Jacqueline Battalora, in Birth of a White Nation, argues that the term “white” never existed until the seventeenth century. Prior to the label, she says, “white people” were referenced by a number of possibilities (such as Spanish, or British), or by religion (such as Jew, Christian, or Muslim).
She emphasizes that persons of African and European descent in the early days of the colonies were both held in indentured servitude. After Bacon’s Rebellion in 1676, where they united against the colonial elite, the enacted law reflects for the first time in American legal history the use of “white” as a human classification, as well as the first time in world history.
The law designed to “divide and conquer,” and to further the economic interest of a small minority, by controlling the labor of the majority, designated that individuals of African descent were to be held in permanent slavery, whereas those designated as “white” could work or pay their way out of servitude. The law worked to give privileges to “whites”: the right to marry and to prevent marriage to non-whites, the right to citizenship, the right to own property, the right to vote, and to deny those rights and privileges to those of Native or African descent.
The consolidation of the idea of “white people” into law as the colonies developed into what we know as the United States, further entrenched the ideology of “white supremacy” and corresponding “white privilege,“ which saw its culmination in Southern slavery and Jim Crow segregation.
Nell Irvin Painter, in her seminal study on The History of White People, chronicles the construction of whiteness during the great immigration of Europeans to America. In order to accommodate the demands of population control and social change, anti-miscegenation, immigration and naturalization laws were refined, expanded and codified. These laws extended the designation of “white” to immigrant groups from Europe, while denying rights and privileges to African-Americans, Native-Americans, and other non-Europeans.
According to the U.S. Census, European-Americans are not recognized as a group, but are included in the category of “white,” as persons having origins in any of the original peoples of Europe. The term European- American is not in popular use in the U.S., according to the Census Bureau, among the general public or the mass media, and the term “white” or “white American” is used instead.
However, the term “white” has outlived its usefulness as a designation for this heterogeneous group of Europeans who have certain features of “hue and hair” in common, obscures the cultural heritage of this population, and more importantly confers unearned and undeserved privileges merely on the basis of skin color and certain features.
The use of the term “black,” to designate individuals of African descent, has its origins in the 1960s, as a part of the psychocultural revolution aimed at the psychological harm done by the assault on the minds and souls of blacks by a culture of white supremacy and violent oppression. Before the corresponding “black is beautiful” movement – to call someone black was a serious insult within that community.

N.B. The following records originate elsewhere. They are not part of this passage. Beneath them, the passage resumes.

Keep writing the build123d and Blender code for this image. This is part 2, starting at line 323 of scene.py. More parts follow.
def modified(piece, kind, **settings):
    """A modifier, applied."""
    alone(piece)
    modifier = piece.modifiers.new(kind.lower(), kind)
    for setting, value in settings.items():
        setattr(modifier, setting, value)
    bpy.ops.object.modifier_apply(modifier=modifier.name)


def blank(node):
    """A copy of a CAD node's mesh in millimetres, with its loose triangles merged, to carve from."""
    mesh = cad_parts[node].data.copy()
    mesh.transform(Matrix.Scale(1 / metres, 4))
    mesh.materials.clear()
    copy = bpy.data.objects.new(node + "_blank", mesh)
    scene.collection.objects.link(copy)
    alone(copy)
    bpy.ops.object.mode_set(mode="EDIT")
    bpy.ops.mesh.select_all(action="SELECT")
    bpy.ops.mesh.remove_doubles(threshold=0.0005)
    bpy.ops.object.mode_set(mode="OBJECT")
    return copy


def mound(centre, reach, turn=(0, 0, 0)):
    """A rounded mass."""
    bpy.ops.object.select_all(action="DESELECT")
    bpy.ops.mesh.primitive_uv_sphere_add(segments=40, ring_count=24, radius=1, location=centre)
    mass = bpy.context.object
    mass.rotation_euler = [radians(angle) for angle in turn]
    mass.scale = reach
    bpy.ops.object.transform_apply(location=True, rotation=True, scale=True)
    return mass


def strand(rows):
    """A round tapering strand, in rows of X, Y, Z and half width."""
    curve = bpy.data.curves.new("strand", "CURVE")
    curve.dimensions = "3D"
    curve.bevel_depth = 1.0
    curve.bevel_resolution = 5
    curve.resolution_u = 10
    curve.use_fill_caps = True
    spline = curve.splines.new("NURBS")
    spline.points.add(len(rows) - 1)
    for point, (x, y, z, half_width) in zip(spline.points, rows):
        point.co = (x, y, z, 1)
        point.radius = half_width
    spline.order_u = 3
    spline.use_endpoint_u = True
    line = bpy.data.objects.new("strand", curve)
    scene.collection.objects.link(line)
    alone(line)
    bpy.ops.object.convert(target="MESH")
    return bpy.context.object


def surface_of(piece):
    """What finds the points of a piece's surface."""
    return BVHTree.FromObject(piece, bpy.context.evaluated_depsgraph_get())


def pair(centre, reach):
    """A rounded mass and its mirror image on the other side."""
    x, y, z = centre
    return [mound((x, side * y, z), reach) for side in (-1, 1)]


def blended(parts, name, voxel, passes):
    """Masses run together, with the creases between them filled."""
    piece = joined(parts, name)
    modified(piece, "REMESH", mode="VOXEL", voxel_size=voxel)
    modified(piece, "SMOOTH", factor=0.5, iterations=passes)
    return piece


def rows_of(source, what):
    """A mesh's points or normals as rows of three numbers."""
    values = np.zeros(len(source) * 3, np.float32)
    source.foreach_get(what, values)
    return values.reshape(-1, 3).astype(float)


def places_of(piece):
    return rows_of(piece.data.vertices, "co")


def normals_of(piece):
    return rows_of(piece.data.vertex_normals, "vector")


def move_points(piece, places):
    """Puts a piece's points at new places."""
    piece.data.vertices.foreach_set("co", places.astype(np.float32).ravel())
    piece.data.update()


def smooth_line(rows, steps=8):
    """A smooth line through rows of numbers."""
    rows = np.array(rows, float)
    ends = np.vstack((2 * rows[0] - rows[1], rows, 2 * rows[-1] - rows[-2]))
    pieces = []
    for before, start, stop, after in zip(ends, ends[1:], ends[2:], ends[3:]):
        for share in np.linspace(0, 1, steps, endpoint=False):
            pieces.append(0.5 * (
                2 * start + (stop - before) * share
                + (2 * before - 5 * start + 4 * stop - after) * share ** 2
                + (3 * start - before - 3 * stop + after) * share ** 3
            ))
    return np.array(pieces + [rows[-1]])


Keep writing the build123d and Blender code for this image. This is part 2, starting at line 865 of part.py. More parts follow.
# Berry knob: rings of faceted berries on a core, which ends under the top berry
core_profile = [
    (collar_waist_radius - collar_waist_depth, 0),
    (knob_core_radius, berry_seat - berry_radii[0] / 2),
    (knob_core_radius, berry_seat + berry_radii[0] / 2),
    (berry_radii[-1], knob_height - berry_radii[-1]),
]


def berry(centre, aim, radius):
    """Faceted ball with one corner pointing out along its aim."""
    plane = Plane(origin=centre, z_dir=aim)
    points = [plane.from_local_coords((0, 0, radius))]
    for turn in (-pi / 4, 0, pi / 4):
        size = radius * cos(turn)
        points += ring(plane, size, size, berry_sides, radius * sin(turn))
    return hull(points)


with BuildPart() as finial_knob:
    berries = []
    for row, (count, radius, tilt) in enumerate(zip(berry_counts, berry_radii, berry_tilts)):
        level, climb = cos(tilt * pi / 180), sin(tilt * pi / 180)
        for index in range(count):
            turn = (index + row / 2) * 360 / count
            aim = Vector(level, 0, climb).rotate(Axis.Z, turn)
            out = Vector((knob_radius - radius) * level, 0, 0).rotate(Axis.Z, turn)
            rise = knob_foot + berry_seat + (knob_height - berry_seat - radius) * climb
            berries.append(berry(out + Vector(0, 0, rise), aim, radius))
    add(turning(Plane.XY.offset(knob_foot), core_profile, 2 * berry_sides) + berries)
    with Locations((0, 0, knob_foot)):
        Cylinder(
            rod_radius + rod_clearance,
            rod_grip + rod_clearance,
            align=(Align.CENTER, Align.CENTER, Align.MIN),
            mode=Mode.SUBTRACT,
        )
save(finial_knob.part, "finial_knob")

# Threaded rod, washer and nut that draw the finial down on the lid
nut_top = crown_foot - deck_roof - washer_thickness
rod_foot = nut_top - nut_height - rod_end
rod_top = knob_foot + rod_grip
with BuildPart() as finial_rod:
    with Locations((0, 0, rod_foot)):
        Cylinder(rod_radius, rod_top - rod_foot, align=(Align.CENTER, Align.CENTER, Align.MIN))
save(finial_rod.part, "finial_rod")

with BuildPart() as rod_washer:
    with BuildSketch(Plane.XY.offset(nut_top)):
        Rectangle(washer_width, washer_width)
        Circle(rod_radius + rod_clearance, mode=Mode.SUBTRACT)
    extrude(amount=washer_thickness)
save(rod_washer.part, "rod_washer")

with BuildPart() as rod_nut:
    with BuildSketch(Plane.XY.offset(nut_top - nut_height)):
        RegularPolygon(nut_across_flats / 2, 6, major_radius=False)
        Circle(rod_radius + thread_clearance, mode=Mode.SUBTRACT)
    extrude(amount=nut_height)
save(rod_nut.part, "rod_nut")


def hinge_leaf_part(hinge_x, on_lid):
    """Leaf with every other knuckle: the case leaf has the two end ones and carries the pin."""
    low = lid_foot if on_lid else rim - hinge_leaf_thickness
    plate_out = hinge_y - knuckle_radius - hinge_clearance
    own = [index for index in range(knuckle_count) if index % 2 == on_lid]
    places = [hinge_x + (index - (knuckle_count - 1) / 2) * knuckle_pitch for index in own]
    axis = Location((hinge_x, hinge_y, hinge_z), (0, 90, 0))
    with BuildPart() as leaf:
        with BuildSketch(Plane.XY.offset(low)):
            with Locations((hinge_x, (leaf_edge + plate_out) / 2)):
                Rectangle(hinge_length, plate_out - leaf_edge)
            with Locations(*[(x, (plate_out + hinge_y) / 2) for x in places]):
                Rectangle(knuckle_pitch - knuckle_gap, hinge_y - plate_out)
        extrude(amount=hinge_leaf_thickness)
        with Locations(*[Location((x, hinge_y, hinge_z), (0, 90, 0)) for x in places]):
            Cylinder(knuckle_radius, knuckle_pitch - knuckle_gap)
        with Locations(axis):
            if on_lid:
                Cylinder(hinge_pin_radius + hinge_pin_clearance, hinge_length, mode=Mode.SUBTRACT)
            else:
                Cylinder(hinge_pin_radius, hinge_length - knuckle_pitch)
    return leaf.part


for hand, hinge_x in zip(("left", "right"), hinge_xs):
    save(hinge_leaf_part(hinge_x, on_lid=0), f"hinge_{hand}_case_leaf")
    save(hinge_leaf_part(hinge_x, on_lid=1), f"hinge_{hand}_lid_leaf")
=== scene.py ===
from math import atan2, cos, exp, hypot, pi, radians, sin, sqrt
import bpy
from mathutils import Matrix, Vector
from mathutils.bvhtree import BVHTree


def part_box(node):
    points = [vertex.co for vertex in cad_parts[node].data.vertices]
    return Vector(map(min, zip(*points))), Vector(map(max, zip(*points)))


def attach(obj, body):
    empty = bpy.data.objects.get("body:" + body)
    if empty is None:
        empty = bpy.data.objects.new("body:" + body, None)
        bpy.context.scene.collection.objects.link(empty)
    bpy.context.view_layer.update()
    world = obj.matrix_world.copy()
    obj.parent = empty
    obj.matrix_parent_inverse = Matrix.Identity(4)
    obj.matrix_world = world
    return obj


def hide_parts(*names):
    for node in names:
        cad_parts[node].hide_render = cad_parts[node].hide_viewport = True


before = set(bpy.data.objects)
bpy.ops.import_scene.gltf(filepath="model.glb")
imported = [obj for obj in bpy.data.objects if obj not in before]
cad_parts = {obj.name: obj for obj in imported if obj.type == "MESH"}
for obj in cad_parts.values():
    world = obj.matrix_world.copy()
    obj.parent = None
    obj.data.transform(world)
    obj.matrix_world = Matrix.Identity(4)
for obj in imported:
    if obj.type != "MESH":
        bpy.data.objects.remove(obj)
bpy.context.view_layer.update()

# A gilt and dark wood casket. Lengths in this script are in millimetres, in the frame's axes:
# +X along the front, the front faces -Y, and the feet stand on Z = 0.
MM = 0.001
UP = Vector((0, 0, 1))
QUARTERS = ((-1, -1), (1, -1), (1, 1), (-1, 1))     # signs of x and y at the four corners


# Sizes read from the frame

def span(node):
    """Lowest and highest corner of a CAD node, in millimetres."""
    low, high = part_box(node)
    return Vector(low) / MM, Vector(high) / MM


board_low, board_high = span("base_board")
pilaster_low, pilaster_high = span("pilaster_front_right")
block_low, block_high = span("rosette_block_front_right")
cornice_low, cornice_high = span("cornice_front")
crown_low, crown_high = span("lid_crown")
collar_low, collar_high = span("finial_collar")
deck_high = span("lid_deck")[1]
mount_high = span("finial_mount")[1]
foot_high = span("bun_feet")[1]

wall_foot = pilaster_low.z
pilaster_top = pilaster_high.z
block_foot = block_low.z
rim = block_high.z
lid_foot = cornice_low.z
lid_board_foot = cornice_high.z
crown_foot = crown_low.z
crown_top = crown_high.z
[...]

In December 1988, Rev. Jessie Jackson announced that members of his race preferred to be called “African-American.” The campaign he led to replace the term black led to some success among African-Americans and the national press. To be called African-American, Jackson said, “It puts us in our proper historical context. Every ethnic group in this country has a reference to some land base, some historical cultural base. African-Americans have hit a level of maturity. There are Armenian-Americans and Jewish–Americans and Arab-Americans and Italian-Americans; and with a degree of accepted and reasonable pride, they connect their heritage to their mother country and where they are now.”
Today, in the popular press, broadcast journalism, and much of social media, “white” is assumed to be the norm and as such white individuals and groups are usually not racialized. While Dylann Roof, the Charleston murderer, was not generally referred to as a “white” in the national press, President Obama is frequently called the “Black President.” In conversation and print, African-American and black are commonly used interchangeably when referring to individuals of African descent.

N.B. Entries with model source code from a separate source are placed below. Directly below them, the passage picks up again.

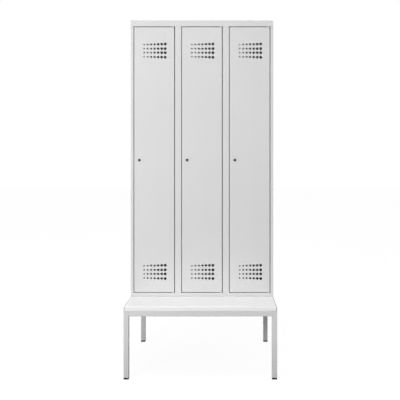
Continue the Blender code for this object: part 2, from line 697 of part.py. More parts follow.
def make_plug(name, place, key_axis):
    front = CLEARANCE + LOCK_HEAD_THICKNESS
    shoulder = -CAM_SETBACK + CLEARANCE
    tail = -CAM_SETBACK - CAM_THICKNESS - SPINDLE_TAIL
    profile = [(0.0, front), (PLUG_RADIUS, front), (PLUG_RADIUS, shoulder), (SPINDLE_RADIUS, shoulder),
               (SPINDLE_RADIUS, tail), (0.0, tail)]
    plug = turned(name, profile, False, LOCK_SIDES, NICKEL, place, ALONG_Y, key_axis)
    slot = block_bmesh((KEY_SLOT_WIDTH, 2 * KEY_SLOT_DEPTH, KEY_SLOT_HEIGHT))
    slot_place = (place[0], place[1] - front, place[2])
    cut_with(plug, add_cutter(name + "_slot", slot, slot_place, axis=key_axis))


def make_cam(name, place, key_axis):
    """Flat cam that hangs down while the door is unlocked and swings behind the stop when locked."""
    half = CAM_WIDTH / 2
    tip = -(CAM_REACH - half)
    outline = arc((0.0, 0.0), half, 0.0, math.pi, ARC_STEPS)
    outline += arc((0.0, tip), half, math.pi, math.tau, ARC_STEPS)
    hole = circle(SPINDLE_RADIUS + CLEARANCE, PIN_SIDES)
    y = place[1] + CAM_SETBACK + CAM_THICKNESS / 2
    flat_plate(name, [outline, hole], CAM_THICKNESS, ZINC, (place[0], y, place[2]), ALONG_Y, key_axis)


clear_scene()
PARTS = new_collection("locker_with_bench")
CUTTERS = new_collection("cutters")
make_legs()
make_rails()
make_seat()
make_side_panels()
make_top()
make_floor()
make_back()
make_mullions()
for compartment in range(len(COMPARTMENTS)):
    make_compartment(compartment)
    make_door(compartment)
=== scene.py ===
import math

import bmesh
import bpy
from mathutils import Matrix, Vector


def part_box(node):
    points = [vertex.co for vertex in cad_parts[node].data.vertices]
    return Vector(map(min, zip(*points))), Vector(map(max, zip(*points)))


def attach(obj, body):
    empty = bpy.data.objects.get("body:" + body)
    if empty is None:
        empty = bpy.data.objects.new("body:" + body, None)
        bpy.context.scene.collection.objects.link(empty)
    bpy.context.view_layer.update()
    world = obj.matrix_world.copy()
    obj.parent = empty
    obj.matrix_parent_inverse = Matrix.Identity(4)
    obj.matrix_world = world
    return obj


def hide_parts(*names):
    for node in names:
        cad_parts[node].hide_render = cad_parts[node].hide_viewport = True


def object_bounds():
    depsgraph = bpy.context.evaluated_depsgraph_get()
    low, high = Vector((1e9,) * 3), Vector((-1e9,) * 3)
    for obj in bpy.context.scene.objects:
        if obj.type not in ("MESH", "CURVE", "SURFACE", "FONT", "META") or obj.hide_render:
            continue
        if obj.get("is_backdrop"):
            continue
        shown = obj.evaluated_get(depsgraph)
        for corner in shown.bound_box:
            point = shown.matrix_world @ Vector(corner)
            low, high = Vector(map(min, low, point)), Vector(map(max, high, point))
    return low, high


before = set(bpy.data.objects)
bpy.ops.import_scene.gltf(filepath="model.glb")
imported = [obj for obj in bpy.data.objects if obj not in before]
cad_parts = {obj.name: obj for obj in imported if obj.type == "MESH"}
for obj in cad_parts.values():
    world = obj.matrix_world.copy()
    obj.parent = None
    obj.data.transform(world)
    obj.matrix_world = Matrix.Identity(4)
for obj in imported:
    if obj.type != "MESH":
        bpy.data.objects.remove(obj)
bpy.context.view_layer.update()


# Stand
# Legs and rails of square steel tube, 30 mm on a side, welded into one frame and powder-coated.
# The tube has rounded corners; its sawn ends close on the feet and on the sides of the legs.
TUBE_WALL = 0.0015
TUBE_CORNER = 0.0022
TUBE_CORNER_STEPS = 5
WELD_REACH = 0.0003
NEAR = 0.00005
ALIGNED = 0.99
SMOOTH_BELOW = math.radians(35)
COAT_DARK = 0.655
COAT_LIGHT = 0.675
COAT_ROUGH_LOW = 0.44
COAT_ROUGH_HIGH = 0.54
COAT_SPECULAR = 0.3
COAT_CLOUD_SCALE = 1.7
COAT_RUB_SCALE = 14
PEEL_SCALE = 900
PEEL_DEPTH = 0.00004
NOISE_MIDDLE = (0.3, 0.7)


def grey(value):
    return (value, value, value, 1.0)


def noise(material, scale, detail=2, stretch=(1, 1, 1)):
    """Noise over the object's own coordinates, stretched along chosen axes."""
    nodes, links = material.node_tree.nodes, material.node_tree.links
    place = nodes.new("ShaderNodeTexCoord")
    mapping = nodes.new("ShaderNodeMapping")
    mapping.inputs["Scale"].default_value = stretch
    pattern = nodes.new("ShaderNodeTexNoise")
    pattern.inputs["Scale"].default_value = scale
    pattern.inputs["Detail"].default_value = detail
    links.new(place.outputs["Object"], mapping.inputs["Vector"])
    links.new(mapping.outputs["Vector"], pattern.inputs["Vector"])
    return pattern.outputs["Fac"]


def spread(material, source, low, high):
    """Map the middle of a noise to the range from low to high."""
    ranged = material.node_tree.nodes.new("ShaderNodeMapRange")
    for socket, value in zip(("From Min", "From Max", "To Min", "To Max"), (*NOISE_MIDDLE, low, high)):
        ranged.inputs[socket].default_value = value
    material.node_tree.links.new(source, ranged.inputs["Value"])
    return ranged.outputs["Result"]


def relief(material, source, depth):
    """Bump of a real depth in metres."""
    bump = material.node_tree.nodes.new("ShaderNodeBump")
    bump.inputs["Distance"].default_value = depth
    material.node_tree.links.new(source, bump.inputs["Height"])
    return bump.outputs["Normal"]


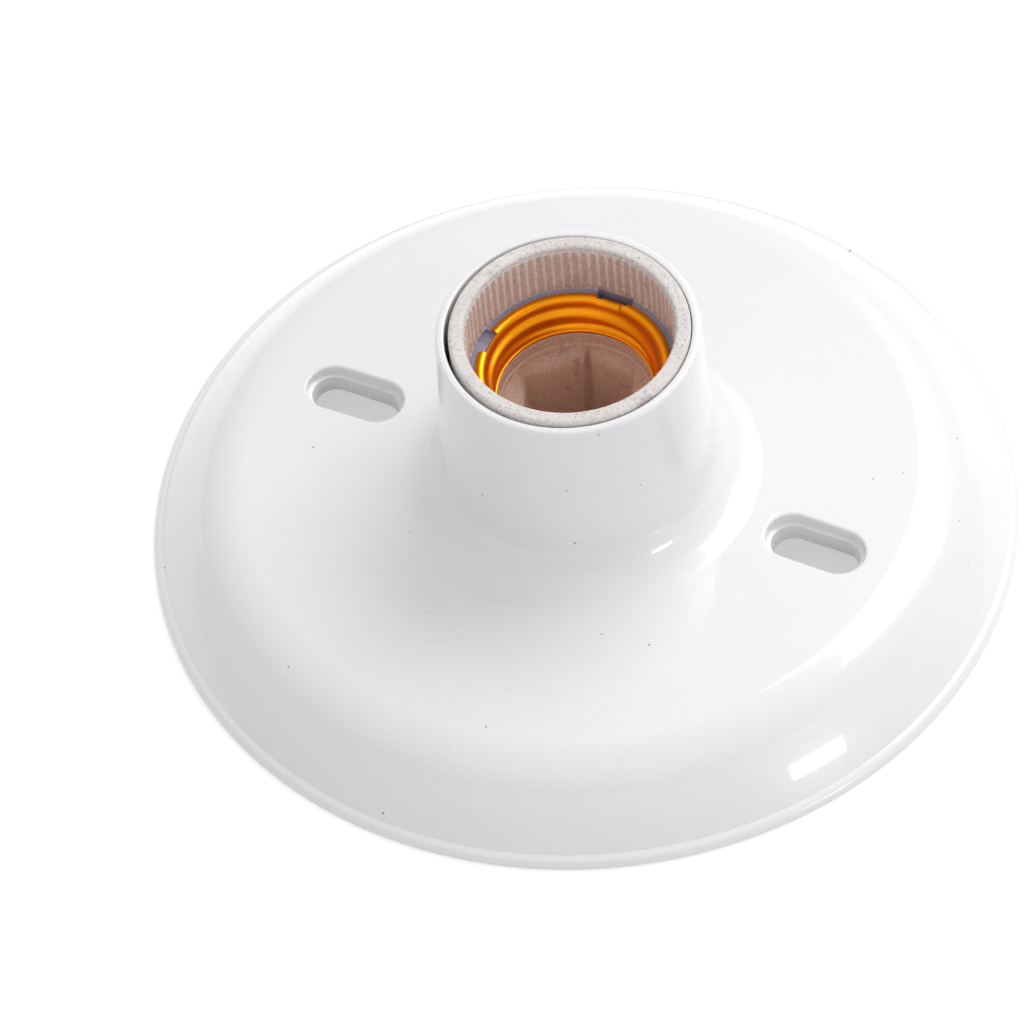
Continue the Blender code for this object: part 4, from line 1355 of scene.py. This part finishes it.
    def leg_path(self) -> list[Point3]:
        """Draws the leg's centre line, from the flange's bend to under the terminal.

        Returns:
            Its points (y, z, half width).
        """
        reach = self.leg_radius
        narrow = reach * math.sin(math.radians(self.leg_span[1] - self.leg_span[0]) / 2)
        wide, top, foot = self.foot_width / 2, self.top - self.sheet / 2, self.foot_top - self.sheet / 2
        bend = 0.9
        low = top - self.dip
        path = [(14.1, low - 0.06, narrow * 0.96), (14.3, low - 0.02, narrow), (14.45, low - 0.05, narrow)]
        path += [(14.65, low - 0.25, narrow), (14.82, low - 0.7, narrow), (14.98, low - 1.4, narrow)]
        path += [(15.15, low - 2.4, narrow), (15.28, low - 3.6, narrow), (reach, low - 5.0, narrow)]
        start = low - 5.0
        path += [(reach, start + (foot + bend - start) * share, narrow) for share in (0.25, 0.5, 0.75, 1.0)]
        path += [(reach - bend * (1 - math.cos(t)), foot + bend * (1 - math.sin(t)), narrow)
                 for t in (math.radians(a) for a in (22, 45, 67, 90))]
        path += [(self.screw_reach + wide + 0.3, foot, narrow), (self.screw_reach + wide - 0.2, foot, wide)]
        path += [(reach - self.foot_length, foot, wide)]
        return path

    def leg(self) -> bpy.types.Object:
        """Builds the leg and its foot, which the neutral terminal's screw holds.

        Returns:
            The leg.
        """
        bm = bmesh.new()
        rows = []
        for y, z, half in self.leg_path():
            rows.append([bm.verts.new((half * share / 4, y, z)) for share in range(-4, 5)])
        skin(bm, rows, closed=False)
        leg = object_from("shell_leg", bm)
        thicken(leg, self.sheet)
        outline = disc_outline((0.0, self.screw_reach), WIRE_HOLE, 32)
        hole = prism("foot_hole", outline, self.foot_top - self.sheet - PAST, self.foot_top + PAST)
        shape_with(leg, [hole])
        return leg

    def build(self, material: bpy.types.Material) -> None:
        """Builds and dresses the shell and its leg.

        Args:
            material: Their finish.
        """
        for piece in (self.sheet_mesh(), self.leg()):
            piece.data.transform(Matrix.Translation((*self.centre, 0.0)))
            Fitting("threaded_shell", sharp=50.0).hand_over(piece, material)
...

While it’s impossible to find a scheme that will satisfy all groups, clearly a country of origin (Cuban-American) or continent of origin (European-American and African-American) are more accurate terminologies in the 21st century than references to purported skin color.

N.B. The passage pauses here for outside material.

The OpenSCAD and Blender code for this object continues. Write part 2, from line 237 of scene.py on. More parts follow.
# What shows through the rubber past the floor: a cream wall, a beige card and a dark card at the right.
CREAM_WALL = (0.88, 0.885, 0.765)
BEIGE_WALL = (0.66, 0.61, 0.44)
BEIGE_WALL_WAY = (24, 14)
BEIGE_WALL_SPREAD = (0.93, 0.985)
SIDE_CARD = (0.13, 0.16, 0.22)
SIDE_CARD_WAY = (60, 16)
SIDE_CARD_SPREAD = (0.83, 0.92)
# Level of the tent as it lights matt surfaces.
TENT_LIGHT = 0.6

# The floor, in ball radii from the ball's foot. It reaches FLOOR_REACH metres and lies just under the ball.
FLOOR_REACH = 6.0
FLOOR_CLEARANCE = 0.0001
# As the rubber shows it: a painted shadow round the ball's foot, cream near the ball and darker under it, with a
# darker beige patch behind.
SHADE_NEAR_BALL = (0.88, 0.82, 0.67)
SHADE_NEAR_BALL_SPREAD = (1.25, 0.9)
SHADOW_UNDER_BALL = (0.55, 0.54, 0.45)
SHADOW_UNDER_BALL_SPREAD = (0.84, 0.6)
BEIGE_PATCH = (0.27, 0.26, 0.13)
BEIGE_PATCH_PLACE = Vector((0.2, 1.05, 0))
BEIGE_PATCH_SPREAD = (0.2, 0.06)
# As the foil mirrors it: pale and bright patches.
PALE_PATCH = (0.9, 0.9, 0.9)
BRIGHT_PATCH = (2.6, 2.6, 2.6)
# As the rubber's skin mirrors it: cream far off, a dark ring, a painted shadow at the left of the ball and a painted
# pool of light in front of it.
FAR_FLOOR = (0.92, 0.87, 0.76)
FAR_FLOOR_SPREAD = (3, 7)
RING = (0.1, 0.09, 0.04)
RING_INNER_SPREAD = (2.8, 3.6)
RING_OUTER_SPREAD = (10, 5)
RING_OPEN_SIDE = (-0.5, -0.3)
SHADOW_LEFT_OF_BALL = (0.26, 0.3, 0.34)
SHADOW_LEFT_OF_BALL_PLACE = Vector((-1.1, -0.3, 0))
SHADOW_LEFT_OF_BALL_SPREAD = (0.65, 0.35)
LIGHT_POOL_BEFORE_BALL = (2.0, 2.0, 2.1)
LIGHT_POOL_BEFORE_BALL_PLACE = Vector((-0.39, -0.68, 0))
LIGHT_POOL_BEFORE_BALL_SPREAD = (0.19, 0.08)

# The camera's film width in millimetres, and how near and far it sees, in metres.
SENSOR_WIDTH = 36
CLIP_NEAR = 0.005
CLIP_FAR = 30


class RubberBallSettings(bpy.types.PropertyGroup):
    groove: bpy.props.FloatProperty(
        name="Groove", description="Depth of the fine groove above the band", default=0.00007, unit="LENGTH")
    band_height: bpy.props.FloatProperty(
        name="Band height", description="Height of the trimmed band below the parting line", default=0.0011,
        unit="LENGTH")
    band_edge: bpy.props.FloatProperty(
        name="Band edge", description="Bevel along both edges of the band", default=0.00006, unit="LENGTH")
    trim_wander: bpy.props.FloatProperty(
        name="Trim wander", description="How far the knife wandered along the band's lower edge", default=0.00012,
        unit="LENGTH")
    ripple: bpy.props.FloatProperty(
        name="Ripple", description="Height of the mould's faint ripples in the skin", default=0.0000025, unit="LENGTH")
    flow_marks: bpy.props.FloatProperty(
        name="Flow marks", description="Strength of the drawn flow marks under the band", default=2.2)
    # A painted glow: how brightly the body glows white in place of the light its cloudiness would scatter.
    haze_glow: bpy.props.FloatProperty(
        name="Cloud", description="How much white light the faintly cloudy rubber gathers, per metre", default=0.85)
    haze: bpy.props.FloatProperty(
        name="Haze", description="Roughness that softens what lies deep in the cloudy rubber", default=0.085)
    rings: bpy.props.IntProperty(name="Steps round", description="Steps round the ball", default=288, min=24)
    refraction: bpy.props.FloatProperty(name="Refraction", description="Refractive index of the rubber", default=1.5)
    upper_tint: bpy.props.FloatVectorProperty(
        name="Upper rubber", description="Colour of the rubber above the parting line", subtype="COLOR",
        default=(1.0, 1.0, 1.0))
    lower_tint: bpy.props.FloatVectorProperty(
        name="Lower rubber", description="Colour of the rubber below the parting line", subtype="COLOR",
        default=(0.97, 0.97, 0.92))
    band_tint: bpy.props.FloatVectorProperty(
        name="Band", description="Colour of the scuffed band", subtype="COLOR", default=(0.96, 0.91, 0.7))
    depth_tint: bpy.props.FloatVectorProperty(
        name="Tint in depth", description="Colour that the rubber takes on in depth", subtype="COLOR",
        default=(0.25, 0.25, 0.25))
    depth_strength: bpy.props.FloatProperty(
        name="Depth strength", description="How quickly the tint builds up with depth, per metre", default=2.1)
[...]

In the popular press, including print and broadcast journalism, and social media, we should discontinue the use of black and white to describe European-Americans and African- Americans. Except for the Washington Redskins football team, we gave up the description “red” as an identifier of Native-Americans some time ago.
Although delegitimizing white and black as identities will not end racism or white supremacy, it will begin the path of unraveling the pernicious effects of skin color prejudice, and allow the recognition of distinct world cultures, while preserving our Americaness.”
See related story on the perceptions of “Black” and “African American”
There are many flaws I see with this, but, I think perhaps the key flaw is the fact that this further divides people, instead of uniting.
As anthropologists, work we do should highlight different cultures, but should not be done in such a way that we are pushing division.
Personally, I dislike the term “white” for skin color as much as I dislike the term “black”. Indeed, neither are accurate. Among both “whites” and “blacks” there are a plethora of skin colors, a virtual rainbow of skin tones. But, excepting those who are albino, I have never seen a person that is actually white, just as I’ve never seen a person who was actually black.
Here in the US, there are several issues with race, especially over the past few years. Articles such as this are not focused on uniting people, but merely on categorizing them.
Would it not be better for people, as a whole, to drop the hyphenations? If a person was born an American, grew up in America.. Why call them AFRICAN-American? They are American, plain and simple. This applies no matter where theit ancestors hail from, no matter what tones their skin takes.
I am not French-American, or German-American, or Welsh-American or anything else hyphenated. I am an American. If one was not born in Africa, but was born in the US, they aren’t African-American, they are American.
The AAA has a belief that we should take a page from doctors, and should first do no harm with our research. By helping feed a narrative that splits the US, feeding into the social construct that is the race narrative, this does harm.